What a ONE Championship Welterweight World Grand Prix field might look like

Cosmo Alexandre, ONE Championship

Tournaments and Grand Prix are excellent for martial arts promotions. It hearkens back to the golden days of competition in a variety of combat sports. ONE Championship is capturing that magic with its various ladder-style tournaments.

Saygid Guseyn Arslanaliev has already secured himself a spot in the lightweight final on the strength of two KO victories over Ev Ting and Amir Khan. Arslanaliev will face the winner of the Timofey Nastyuhkin vs. Honorio Banario semifinal, which takes place in Manila this August.

The flyweight Grand Prix is into the semifinals with favorite Demetrious “Mighty Mouse” Johnson, Tatsumitsu Wada, Danny Kingad and Kairat Ahkmetov all still alive in their respective brackets.

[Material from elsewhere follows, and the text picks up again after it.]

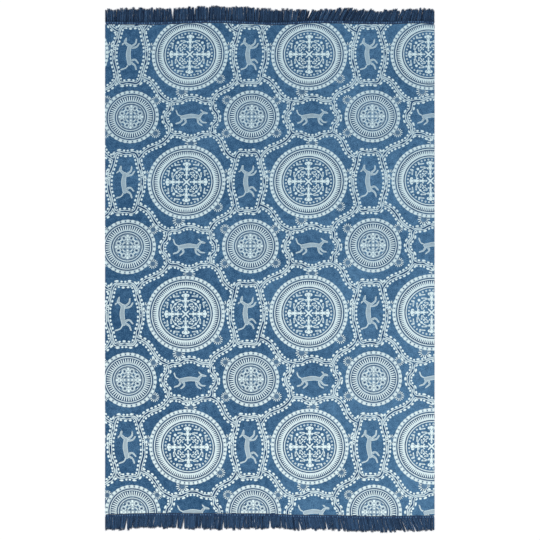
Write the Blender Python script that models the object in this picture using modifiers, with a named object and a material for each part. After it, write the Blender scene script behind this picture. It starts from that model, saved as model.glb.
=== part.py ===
"""Printed cotton kilim rug, lying flat: one woven cloth with a cut fringe sewn to each short end.

The rug lies in the XY plane, its length along Y, its underside at z = 0, and the middle of its
outer box over the origin. Each fringe is a narrow header strip with tapering locks of yarn that
rest level on the floor. The two ends of the cloth are cut a little unevenly, and each header
follows its end. Sizes are in metres.
"""
import random
from collections import namedtuple
from math import cos, pi

import bmesh
import bpy
from mathutils import Matrix

# The cloth
CLOTH_WIDTH = 1.200
CLOTH_LENGTH = 1.786
CLOTH_THICKNESS = 0.003
CLOTH_EDGE_ROUND = 0.0008
CLOTH_EDGE_STEPS = 2
CLOTH_CELLS_ACROSS = 24
CLOTH_CELLS_ALONG = 30

# The header that holds the fringe, parted from the cloth's edge
HEADER_GAP = 0.0003
HEADER_DEPTH = 0.012
HEADER_THICKNESS = 0.0034

# The locks of the fringe
LOCKS_PER_END = 150
LOCK_PITCH = CLOTH_WIDTH / LOCKS_PER_END
LOCK_ROOT_GAP = 0.0010
LOCK_BEND_AT = 0.55
LOCK_BEND_WIDTH = 0.0060
LOCK_BEND_HEIGHT = 0.0030
LOCK_TIP_WIDTH = 0.0042
LOCK_TIP_HEIGHT = 0.0018
LENGTH_SPREAD = 0.0035
SWAY_SPREAD = 0.0005
PARTING_REACH = 0.030
SIDE_MARGIN = 0.0004

# Rows of the lock mesh while it is still in index space
ROW_INNER, ROW_OUTER, ROW_BEND, ROW_TIP = 0, 1, 2, 3

EdgePoint = namedtuple("EdgePoint", "across out")
LockPoint = namedtuple("LockPoint", "across length lean")
Parting = namedtuple("Parting", "across opening")
End = namedtuple("End", "name side edge locks partings seed")

# "across" runs from 0 at the left side to 1 at the right side.
# "out" is how far the cloth's end stands beyond its nominal line.
TOP_EDGE = (
    EdgePoint(0.00, -0.0010),
    EdgePoint(0.12, -0.0030),
    EdgePoint(0.33, 0.0040),
    EdgePoint(0.52, -0.0040),
    EdgePoint(0.65, 0.0030),
    EdgePoint(0.86, -0.0010),
    EdgePoint(0.94, 0.0030),
    EdgePoint(1.00, -0.0010),
)
BOTTOM_EDGE = (
    EdgePoint(0.00, 0.0000),
    EdgePoint(0.15, -0.0045),
    EdgePoint(0.48, -0.0030),
    EdgePoint(0.60, 0.0025),
    EdgePoint(0.70, 0.0030),
    EdgePoint(0.80, 0.0068),
    EdgePoint(1.00, 0.0042),
)

# "length" is a lock's reach beyond the header, and "lean" its sideways run for each metre of it.
TOP_LOCKS = (
    LockPoint(0.00, 0.044, 0.00),
    LockPoint(0.10, 0.048, 0.03),
    LockPoint(0.20, 0.045, -0.03),
    LockPoint(0.40, 0.048, 0.02),
    LockPoint(0.54, 0.045, 0.02),
    LockPoint(0.63, 0.037, 0.18),
    LockPoint(0.70, 0.042, 0.24),
    LockPoint(0.80, 0.038, 0.28),
    LockPoint(0.90, 0.041, 0.20),
    LockPoint(1.00, 0.041, 0.00),
)
BOTTOM_LOCKS = (
    LockPoint(0.00, 0.045, 0.02),
    LockPoint(0.16, 0.042, 0.00),
    LockPoint(0.35, 0.046, -0.04),
    LockPoint(0.50, 0.042, -0.08),
    LockPoint(0.62, 0.041, 0.16),
    LockPoint(0.80, 0.044, 0.05),
    LockPoint(0.93, 0.042, 0.26),
    LockPoint(1.00, 0.044, 0.00),
)

# Places where the locks have parted, and how wide the parting opens at the tips.
TOP_PARTINGS = (
    Parting(0.206, 0.0090),
    Parting(0.305, 0.0030),
    Parting(0.616, 0.0060),
    Parting(0.665, 0.0040),
    Parting(0.722, 0.0040),
    Parting(0.777, 0.0035),
    Parting(0.822, 0.0050),
    Parting(0.886, 0.0045),
    Parting(0.950, 0.0035),
)
BOTTOM_PARTINGS = (
    Parting(0.067, 0.0045),
    Parting(0.152, 0.0035),
    Parting(0.240, 0.0080),
    Parting(0.361, 0.0045),
    Parting(0.435, 0.0035),
    Parting(0.498, 0.0050),
    Parting(0.590, 0.0040),
    Parting(0.670, 0.0035),
    Parting(0.807, 0.0025),
    Parting(0.898, 0.0045),
    Parting(0.930, 0.0060),
)

ENDS = (
    End("fringe_top", 1, TOP_EDGE, TOP_LOCKS, TOP_PARTINGS, 11),
    End("fringe_bottom", -1, BOTTOM_EDGE, BOTTOM_LOCKS, BOTTOM_PARTINGS, 23),
)

CLOTH_COLOUR = (0.16, 0.27, 0.40, 1.0)
FRINGE_COLOUR = (0.018, 0.035, 0.10, 1.0)
YARN_ROUGHNESS = 0.9


def read_table(table, across, column):
    """Value of a named column at a place across the rug, eased smoothly between the rows."""
    before = table[0]
    for after in table[1:]:
        if across <= after.across:
            share = (across - before.across) / (after.across - before.across)
            eased = (1 - cos(pi * min(max(share, 0), 1))) / 2
            low, high = getattr(before, column), getattr(after, column)
            return low + (high - low) * eased
        before = after
    return getattr(before, column)


def end_line(end, x):
    """Distance from the middle of the cloth to its cut end at x, straight between the cloth's stations."""
    place = min(max(x / CLOTH_WIDTH + 0.5, 0), 1) * CLOTH_CELLS_ACROSS
    station = min(int(place), CLOTH_CELLS_ACROSS - 1)
    here = read_table(end.edge, station / CLOTH_CELLS_ACROSS, "out")
    there = read_table(end.edge, (station + 1) / CLOTH_CELLS_ACROSS, "out")
    return CLOTH_LENGTH / 2 + here + (there - here) * (place - station)


def parting_push(end, x):
    """Sideways push on a lock's tip from the partings near it, away from each of them."""
    push = 0.0
    for parting in end.partings:
        offset = x - (parting.across - 0.5) * CLOTH_WIDTH
        if abs(offset) < PARTING_REACH:
            side = 1 if offset >= 0 else -1
            push += side * parting.opening / 2 * (1 - abs(offset) / PARTING_REACH)
    return push


def lay_out_locks(end):
    """Root middle, bend middle, tip middle and length of every lock at one end."""
    chance = random.Random(end.seed)
    half = CLOTH_WIDTH / 2
    layout = []
    for index in range(LOCKS_PER_END):
        root = -half + (index + 0.5) * LOCK_PITCH
        across = root / CLOTH_WIDTH + 0.5
        length = read_table(end.locks, across, "length")
        length += chance.uniform(-LENGTH_SPREAD, LENGTH_SPREAD)
        sway = read_table(end.locks, across, "lean") * length + parting_push(end, root)
        sway += chance.uniform(-SWAY_SPREAD, SWAY_SPREAD)
        reach = half - LOCK_TIP_WIDTH / 2 - SIDE_MARGIN
        tip = min(max(root + sway, -reach), reach)
        reach = half - LOCK_BEND_WIDTH / 2 - SIDE_MARGIN
        bend = min(max(root + (tip - root) * LOCK_BEND_AT, -reach), reach)
        layout.append((root, bend, tip, length))
    return layout


def place_point(end, layout, column, row, level):
    """Turn a point of the lock mesh from index space into its place in metres.

    Lock i owns the columns 2i+1 (left) and 2i+2 (right), and the columns between are the strip's gaps.
    level is 0 on the floor and 1 on the top.
    """
    half = CLOTH_WIDTH / 2
    if column == 0:
        x_root = -half
    elif column == 2 * LOCKS_PER_END + 1:
        x_root = half
    else:
        left_side = column % 2 == 1
        root, bend, tip, length = layout[(column - 1) // 2]
        hand = -1 if left_side else 1
        x_root = root + hand * (LOCK_PITCH - LOCK_ROOT_GAP) / 2
    header_inner = end_line(end, x_root) + HEADER_GAP
    header_outer = header_inner + HEADER_DEPTH
    if row == ROW_INNER:
        return x_root, end.side * header_inner, level * HEADER_THICKNESS
    if row == ROW_OUTER:
        return x_root, end.side * header_outer, level * HEADER_THICKNESS
    if row == ROW_BEND:
        x = bend + hand * LOCK_BEND_WIDTH / 2
        return x, end.side * (header_outer + length * LOCK_BEND_AT), level * LOCK_BEND_HEIGHT
    x = tip + hand * LOCK_TIP_WIDTH / 2
    return x, end.side * (header_outer + length), level * LOCK_TIP_HEIGHT


def lock_faces(shape, row):
    """Faces on the given row's outer side that belong to a lock and not to a gap of the strip."""
    found = []
    for face in shape.faces:
        if all(abs(vert.co.y - row) < 0.01 for vert in face.verts):
            left_column = round(min(vert.co.x for vert in face.verts))
            if left_column % 2 == 1:
                found.append(face)
    return found


def make_fringe(end):
    """One header strip with its locks, drawn out of the strip's outer side in two steps."""
    layout = lay_out_locks(end)
    columns = 2 * LOCKS_PER_END + 1
    shape = bmesh.new()
    to_indices = Matrix.Diagonal((columns, 1, 1, 1)) @ Matrix.Translation((0.5, 0.5, 0))
    bmesh.ops.create_grid(shape, x_segments=columns, y_segments=1, size=0.5, matrix=to_indices)
    bmesh.ops.solidify(shape, geom=shape.faces[:], thickness=-1)
    for row in (ROW_OUTER, ROW_BEND):
        drawn = bmesh.ops.extrude_discrete_faces(shape, faces=lock_faces(shape, row))
        for face in drawn["faces"]:
            for vert in face.verts:
                vert.co.y = row + 1
    for vert in shape.verts:
        column, row, level = (round(value) for value in vert.co)
        vert.co = place_point(end, layout, column, row, level)
    bmesh.ops.recalc_face_normals(shape, faces=shape.faces)
    mesh = bpy.data.meshes.new(end.name)
    shape.to_mesh(mesh)
    shape.free()
    return bpy.data.objects.new(end.name, mesh)


def make_cloth():
    """The flat cloth: a grid stretched between its two uneven ends, given its thickness and round edges."""
    top, bottom = ENDS
    shape = bmesh.new()
    bmesh.ops.create_grid(shape, x_segments=CLOTH_CELLS_ACROSS, y_segments=CLOTH_CELLS_ALONG, size=0.5)
    for vert in shape.verts:
        x = vert.co.x * CLOTH_WIDTH
        share = vert.co.y + 0.5
        vert.co = (x, end_line(top, x) * share - end_line(bottom, x) * (1 - share), 0)
    mesh = bpy.data.meshes.new("rug_cloth")
    shape.to_mesh(mesh)
    shape.free()
    cloth = bpy.data.objects.new("rug_cloth", mesh)
    thicken = cloth.modifiers.new("thickness", "SOLIDIFY")
    thicken.thickness = CLOTH_THICKNESS
    thicken.offset = 1
    soften = cloth.modifiers.new("round_edge", "BEVEL")
    soften.width = CLOTH_EDGE_ROUND
    soften.segments = CLOTH_EDGE_STEPS
    soften.limit_method = "ANGLE"
    return cloth


def make_material(name, colour):
    """Dull cotton in one colour."""
    material = bpy.data.materials.new(name)
    material.use_nodes = True
    surface = material.node_tree.nodes["Principled BSDF"]
    surface.inputs["Base Color"].default_value = colour
    surface.inputs["Roughness"].default_value = YARN_ROUGHNESS
    surface.inputs["Metallic"].default_value = 0.0
    return material


def centre_over_origin(fringes, pieces):
    """Move every piece so that the middle of the rug's outer box stands over the origin."""
    lows_and_highs = []
    for axis in (0, 1):
        places = [vert.co[axis] for fringe in fringes for vert in fringe.data.vertices]
        lows_and_highs.append((min(places) + max(places)) / 2)
    shift = Matrix.Translation((-lows_and_highs[0], -lows_and_highs[1], 0))
    for piece in pieces:
        piece.data.transform(shift)


def main():
    """Build the cloth and its two fringes in one collection."""
    for old in list(bpy.data.objects):
        bpy.data.objects.remove(old, do_unlink=True)
    collection = bpy.data.collections.new("kilim_rug")
    bpy.context.scene.collection.children.link(collection)
    cloth = make_cloth()
    cloth.data.materials.append(make_material("printed_cotton", CLOTH_COLOUR))
    fringes = [make_fringe(end) for end in ENDS]
    yarn = make_material("fringe_yarn", FRINGE_COLOUR)
    for fringe in fringes:
        fringe.data.materials.append(yarn)
    pieces = [cloth] + fringes
    centre_over_origin(fringes, pieces)
    for piece in pieces:
        collection.objects.link(piece)


main()
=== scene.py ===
"""Looks of a printed cotton kilim rug: the printed cloth, and a taped and cut fringe at each end.

The rug lies flat on a pale floor with its length along Y. All sizes are in metres, apart from
the print, whose sizes are in millimetres as a printer would mark them on the screen.

    RugCloth     one closed sheet with woven relief and the indigo print
    FringeTape   the dark tape that closes each short end
    FringeYarns  the cut yarns that hang from the tape, gathered in locks
    Studio       floor, light and camera
"""
import logging
from dataclasses import dataclass
from enum import Enum
from math import cos, pi, radians, sin

import bpy
import numpy as np
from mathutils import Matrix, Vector


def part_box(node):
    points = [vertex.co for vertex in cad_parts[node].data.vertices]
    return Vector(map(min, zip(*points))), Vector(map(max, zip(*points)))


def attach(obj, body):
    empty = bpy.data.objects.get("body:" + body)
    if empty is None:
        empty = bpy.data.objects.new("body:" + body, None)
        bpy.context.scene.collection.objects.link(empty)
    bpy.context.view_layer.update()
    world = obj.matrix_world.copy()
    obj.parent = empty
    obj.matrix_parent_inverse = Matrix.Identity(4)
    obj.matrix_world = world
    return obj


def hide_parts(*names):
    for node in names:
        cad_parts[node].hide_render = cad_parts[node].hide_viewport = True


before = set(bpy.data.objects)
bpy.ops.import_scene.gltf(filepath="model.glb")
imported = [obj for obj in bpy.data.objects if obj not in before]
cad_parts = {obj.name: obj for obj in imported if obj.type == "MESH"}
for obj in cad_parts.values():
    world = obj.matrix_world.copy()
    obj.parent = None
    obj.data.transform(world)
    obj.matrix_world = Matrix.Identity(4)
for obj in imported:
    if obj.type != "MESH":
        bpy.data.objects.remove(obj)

Array = np.ndarray
Pair = tuple[float, float]
Colour = tuple[float, float, float, float]
Faces = list[list[int]]

BODY = "root"

log = logging.getLogger("kilim_rug")


# ---------------------------------------------------------------------------------------------
# Sizes and tables
# ---------------------------------------------------------------------------------------------


class Ink(Enum):
    """What a printed shape does to the print under it."""

    PALE = "pale"
    DARK = "dark"


class Kind(Enum):
    """The two sizes of printed roundel, and the number that marks each on the mesh."""

    LARGE = 0.0
    SMALL = 1.0


class Side(Enum):
    """The two short ends of the rug, as the sign of their Y."""

    TOP = 1
    BOTTOM = -1


@dataclass(frozen=True)
class Station:
    """A value at a place across the rug, from 0 at the left to 1 at the right."""

    across: float
    value: float


@dataclass(frozen=True)
class Rosette:
    """A small flower on a roundel's rim: degrees from the right, turning left, and radius in mm."""

    turn: float
    radius: float

    def centre(self, rim: float) -> Pair:
        """Centre of the flower on a rim of the given radius."""
        return rim * cos(radians(self.turn)), rim * sin(radians(self.turn))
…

As we watch those two tournaments unfold, it makes sense to ponder a Grand Prix in other divisions with ONE Championship. If there was a ONE Welterweight World Grand Prix, here’s how it should look:

Kiamrian Abbasov vs. Agilan Thani

If there is a top seed in the bracket, you’d think it would be Kyrgyzstan’s Abbasov.

The 25-year-old is in line for a shot at Zebaztian Kadestam’s title outright, but if he were involved in a Grand Prix, he comes in with arguably the best credentials. He’s 21-4 with 14 finishes and currently on a three-bout win streak.

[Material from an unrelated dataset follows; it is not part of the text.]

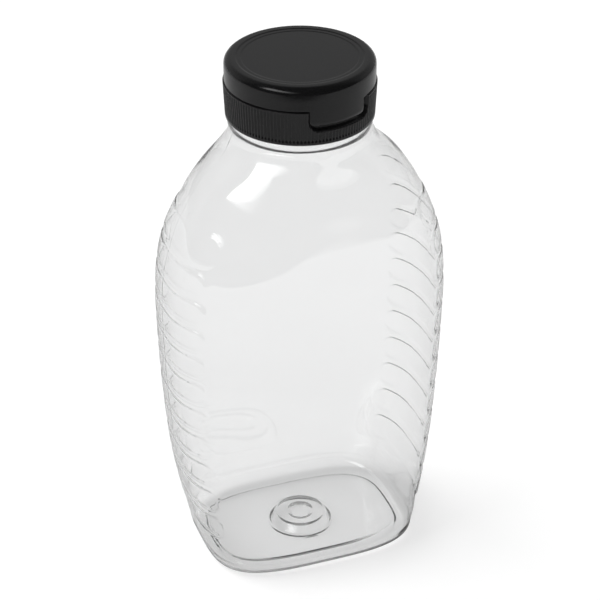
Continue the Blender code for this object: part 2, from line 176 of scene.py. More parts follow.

His only loss came via unanimous decision to veteran Luis Santos back in March 2018. Since then, he has stopped Agilan Thani, Yushin Okami and won a decision over Nursultan Ruziboev.

After Thani defeated Japanese legend Yoshihiro Akiyama last weekend at an excitement-filled ONE Championship event in Shanghai, the Malaysian looked rejuvenated and could give Abbasov a tougher out this time around. The last time they met, Abbasov dominated Thani en route to scoring a first-round submission.

Thani is still just 24, so he has loads of room and time to improve. If he’s back to form, then a rematch with Abbasov is must-see TV.

Georgiy Kichigin vs. Tyler McGuire

In March at ONE: Reign of Valor, Kichigin was doing very well against reigning ONE Welterweight World Champion Zebaztian Kadestam, up until he was caught with a hard elbow at the end of the second round. Kichigin was unable to answer the bell for the third frame and lost by stoppage.

He’s a heck of wrestler who still has something to prove with ONE, though he had a stellar start to his career before his debut against the champion.

McGuire faced and lost to Kadestam via fifth-round KO. The two were battling for the title vacated by Ben Askren’s departure in the historic trade that brought Johnson to ONE Championship. McGuire would probably love another chance to win a world championship.

 

Dae Sung Park vs. Cosmo Alexandre

It’s been nearly a year since Park competed, but he was making noise with ONE Championship through his first two competitions with the organization. He began with ONE Warrior Series but graduated to a bout with veteran Trestle Tan.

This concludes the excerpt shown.